Spring Creek Cemetery, Dallas County, Texas
Back to Main Page

 

1887
EIGHT BODIES
RESURRECTED.

________

Thirty-Two Years Buried--Yes-
terday Exhumed for Removal.

    Mr. James R. Blewett, yesterday, went with Undertaker Smith to the old burying ground at Spring Creek to superintend the removal of the bodies of his father's family from the old Spring Creek grave yard, to the new burial place near Richardson. Altogether, eight bodies were moved.
    Rev. G. L. Blewett, father of the family, was buried there about three years ago. His coffin and remains were found much more decomposed than those of one of his sons buried two years before, the father having been buried in a walnut coffin, which was entirely gone, while the poplar coffin of the son was in a good state of preservation. A daughter, Miss Elizabeth, was buried in 1882, and while the wood was all decayed, the silk trimmings of the dress were perfect in form and color. With the bones of Baxter Blewett, buried in 1865, were found horn buttons, but no sign of clothing or wood. A young son of Mr.

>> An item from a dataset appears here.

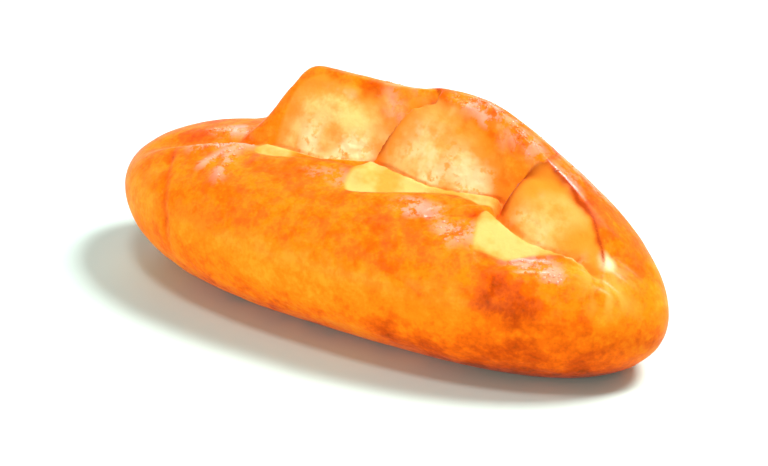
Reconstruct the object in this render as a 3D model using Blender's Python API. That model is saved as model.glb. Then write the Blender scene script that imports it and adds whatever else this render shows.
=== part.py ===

Thomas H. Skyles now living in that neighborhood, was interred there in 1872, and about the bones was the broadcloth coat, all that remained of the burial suit; the coat being in a good state of preservation. The first of the family buried there was a child of 8 or 10 years, buried thirty-two years ago last March. The coffin was entirely gone, only the rusted nails remaining with the bones in the well-protected vault.
    This is one of the oldest burial grounds in the county, and Rev. Mr. Blewett was one of its pioneer preachers. The hand that drove the nails in the first coffin, the nails that were all that remained of the burial case, is still living, Mr. Thomas Skelton, of the Spring Creek neighborhood. The vault had been covered with Burr oak boards, and were yet perfectly sound, leaving the vault in exactly the same condition as the day of burial, except that there [was] not the slightest trace of _________ wood, nothing remaining ________ nails and the skeleton, ___________ the skull, the shell of a ________ a newer and perfect _________ grown and pushed __________ place _______.

- August 16, 1887, The Dallas Daily Herald, (Noon Edition) p. 1, col. 5
- o o o -

(Note: The lower right hand portion of the page
containing the above article is missing.)